It’s fitting that the director, Jean-Pierre Jeunet (Amélie), has the French word for ‘youth’ embedded in his surname: Micmacs’s dialogue is saturated with puns, jokes and untranslatable Gallic idioms, with its plot often little more than a string of knockabout set-pieces. It may be cast with adults, but their roles and relationships are unmistakably childlike, and even the more ostensibly grown-up aspects of the story often serve as little more than fodder for yet more slapstick escapades.
Ironically, it’s these darker elements that give the film its premise. As a child, Bazil (Dany Boon) lost his father to a land-mine; years later a stray bullet lodges in his brain. Jobless and homeless before long, he falls in with a motley ‘family’ of misfits living in a junk-yard grotto, and sets out to avenge himself on the two arms-manufacturers responsible for his twin misfortunes. Marshalling the various talents of his new-found accomplices, Bazil then proceeds to play the company directors (André Dussollier and Nicholas Marié) off against each other, resulting in a series of increasingly elaborate acts of sabotage.
The results of all this are certainly enjoyable, with the cast (including several Jeunet regulars) obviously relishing the madcap fun. The film’s attempts at satire, however, prove noticeably more hit-and-miss overall. The villains – like the heroes – are largely cartoonish, which makes for an uneasy tone whenever the story is forced to rely on the real-life destructiveness of their profession in forcing the audience to emotionally invest. The eventual humiliating come-uppance is noticeably awkward, with Dusollier and Marié’s petulant defiance to the last ringing much truer in a comedic setting than an apparent bawling apology to their victims. Meanwhile, the episode’s dissemination via youtube, rather than anything more constructive, feels particularly misguided as a forced feel-good payoff.
Jeunet has described Micmacs as a mix of all his previous films, and many of his trademark features are present: oddballs with bathetic back-stories, childlike yet determined protagonists, animated interpolations, not to mention – as Jeunet himself has admitted – a long-held obsession with ‘orphans fighting monsters’. The visual palate is once again warm and rich, with Jeunet’s favoured greens, yellows, and browns popping off the screen, and Jeunet’s love of endearingly literalist flights-of-fancy is further developed.

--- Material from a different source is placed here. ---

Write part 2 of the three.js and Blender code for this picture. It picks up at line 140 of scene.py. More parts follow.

The effect of all this is reassuringly familiar, but luckily Micmacs has just enough to differentiate itself from its predecessors. The Parisian setting – though still noticeably cleaned-up in post-production – is less idealized and more obviously contemporary than before, and it’s notable that the backgrounds of tower-blocks and suburban canals don’t end up undermining Jeunet’s fantastical cinematic glow. Micmacs’s indebtedness to the silent cinema of Keaton and Chapin is in good hands given Jeunet’s love of the mischievous and irreverent, and this also serves to give the film a noticeable freshness which balances out some of the more clichéd elements – the obligatory tomboy rival/love interest in the form of Julie Ferrier’s Elastic Girl being a case in point. Further filmic allusions help maintain a lightness of touch, with the prologue’s build-up to satisfyingly old-Hollywood opening credits being particularly slick; meanwhile, using excerpts from several classic Max Steiner soundtracks proves an imaginative touch, with the quality of the original music alone seeming to ensure their effectiveness.

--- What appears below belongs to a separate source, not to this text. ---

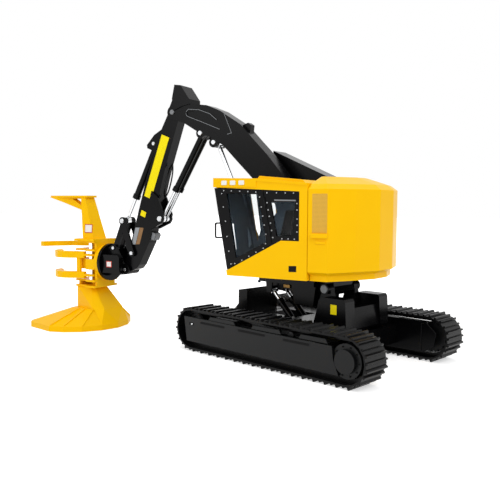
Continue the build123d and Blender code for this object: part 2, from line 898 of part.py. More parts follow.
# Boom: a gooseneck box in its own frame, u along foot pin to stick pin and v above that line
with BuildPart() as boom:
    with BuildSketch(arm_side(foot_pin, boom_angle, boom_width / 2)):
        with BuildLine():
            Polyline(
                (0, -5.5),
                (30, -4.0),
                (boom_reach - 77.3, 0.3),
                (boom_reach - 61.3, 2.6),
                (boom_reach - 48.8, 4.6),
                (boom_reach - 37.3, 3.6),
                (boom_reach - 23.8, 0.4),
                (boom_reach - 12.9, -0.7),
                (boom_reach - 2, -4.2),
                (boom_reach + 3.4, -2.4),
                (boom_reach + 5.2, 7.6),
                (boom_reach - 9, 12.5),
                (boom_reach - 21.6, 19.1),
                (boom_reach - 32.2, 21.8),
                (boom_reach - 51.5, 23.2),
                (boom_reach - 66.6, 20.6),
                (boom_reach - 79.7, 18.5),
                (20, 10),
                (0, 5.5),
                close=True,
            )
        make_face()
        Circle(5.5)
        with Locations((boom_reach, 0)):
            Circle(4.4)
    extrude(amount=boom_width)
    with BuildSketch(arm_side(foot_pin, boom_angle, boom_width / 2 + 0.8)):
        with BuildLine():
            Polyline(
                (boom_reach - 0.8, 1.8),
                (boom_reach + 5.2, 7.6),
                (boom_reach + 9, 16.5),
                (boom_reach + 4.2, 19),
                (boom_reach - 7.3, 15.2),
                (boom_reach - 9.2, 12.2),
                (boom_reach - 5, 8),
                close=True,
            )
        make_face()
    extrude(amount=boom_width + 1.6)
    # a shallow recess on each side, and the small lug on the top plate
    for y in (boom_width / 2, -boom_width / 2 + recess_depth):
        with BuildSketch(arm_side(foot_pin, boom_angle, y)):
            with BuildLine():
                Polyline(
                    (boom_reach - 10.3, 6.4),
                    (boom_reach - 12.5, 5.3),
                    (boom_reach - 39.1, 11.9),
                    (boom_reach - 39.9, 14.0),
                    (boom_reach - 37.3, 19.0),
                    (boom_reach - 34.9, 19.4),
                    (boom_reach - 19.9, 14.8),
                    close=True,
                )
            make_face()
        extrude(amount=recess_depth, mode=Mode.SUBTRACT)
    with BuildSketch(arm_side(foot_pin, boom_angle, top_lug_width / 2)):
        with BuildLine():
            Polyline(
                (boom_reach - 59.8, 21),
                (boom_reach - 56.7, 26.4),
                (boom_reach - 54.1, 26.4),
                (boom_reach - 51.3, 22.6),
                close=True,
            )
        make_face()
    extrude(amount=top_lug_width)
    # lugs of the lift cylinder and of the stick cylinders
    with BuildSketch(arm_side(foot_pin, boom_angle, boom_width / 2)):
        with Locations(lift_lug, cylinder_lug):
            Circle(3.5)
    extrude(amount=boom_width)
    with BuildSketch(arm_side(foot_pin, boom_angle, lift_eye_width / 2 + side_gap)):
        with Locations(lift_lug):
            Circle(8.4)
    extrude(amount=lift_eye_width + 2 * side_gap, mode=Mode.SUBTRACT)
    with BuildSketch(arm_side(foot_pin, boom_angle, 4.75)):
        with Locations(cylinder_lug):
            Circle(3.9)
    extrude(amount=9.5, mode=Mode.SUBTRACT)
    # fork for the stick's head, and the foot's bore
    with BuildSketch(arm_side(foot_pin, boom_angle, fork_slot / 2)):
        with Locations((boom_reach, 0)):
            Circle(fork_room)
        with Locations((boom_reach + 3, -6)):
            Rectangle(14, 10)
    extrude(amount=fork_slot, mode=Mode.SUBTRACT)
    with BuildSketch(arm_side(foot_pin, boom_angle, boom_width)):
        Circle(pin_radius + fit)
    extrude(amount=2 * boom_width, mode=Mode.SUBTRACT)
    with BuildSketch(arm_side(foot_pin, boom_angle, boom_width / 2 + 0.5)):
        with Locations(cylinder_lug, (boom_reach, 0)):
            Circle(pin_radius)
    extrude(amount=boom_width + 1)
save(boom, "boom")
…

Occasionally, however, the references seem superficial and underdeveloped – a subtle penchant for Sergio Leone-like framings is dropped early on, denying the film a potentially interesting addition to an already fertile mix. To some extent the film as a whole suffers from a similar problem: the early sections seem to be striving for something beguiling and elusive, beautiful even when in ostensibly shabby environments and with the childlike elements emanating from Bazil himself, rather than seeming imposed upon the situation. As soon as Bazil enters the grotto, however, this intriguing atmosphere is replaced with an altogether more safe mix of slapstick and whimsy. The results are certainly enjoyable, satisfying and developed with undeniable flair, but the incongruity of the early scenes – as well as the time it takes for the plot to establish itself – leaves a lingering impression of uncertainty – it may not undermine the later fun, but it does leave one wondering just what might have been.